By Phil Hall | April 4, 2001

The less said about “Lost Girl,” the better. Produced as an MFA thesis project, this amateurish short feature presents the soggy story of the unlikely relationship between two maladjusted teenagers: a African-American loner (referred to in the credits, incredibly, as “Boy”) who shoplifts sleeping pills and pulls out his own teeth, and a nasty French girl who smokes cigarettes and sulks endlessly over her family’s relocation from Paris to an unidentified town in the U.S.
“Lost Girl” has all of the right ingredients for a wrong movie: actors who cannot act, a narrator with mumbling diction, murky monochrome camerawork, dull editing, and a story guaranteed to take your mind away from the non-action on screen. The press materials for the film insists “Lost Girl” is a fusion of the coming-of-age and film noir genres…though it actually seems more like a blown fuse.
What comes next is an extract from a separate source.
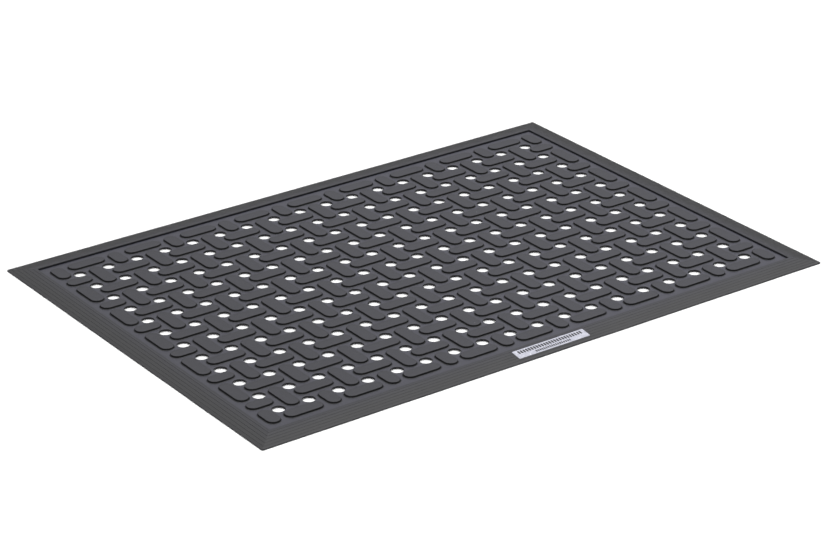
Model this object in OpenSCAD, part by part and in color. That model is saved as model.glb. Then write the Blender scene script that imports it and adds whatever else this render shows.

There is one unintentionally hilarious scene which saves the film from total monotony: the surly French girl is sent to her room after using scatological English at the dinner table and begins bouncing on the bed while the soundtrack washes over with Maurice Chevalier singing in French. Of course, doesn’t every contemporary French teenager listen to Maurice Chevalier while turning their bed into a trampoline?
“Lost Girl” won the Best Debut Award and something called the Cineric Award for Excellence at last year’s New York Exposition of Short Film and Video. If this film could win an award, one can only shudder to think what the other films in that competition were like.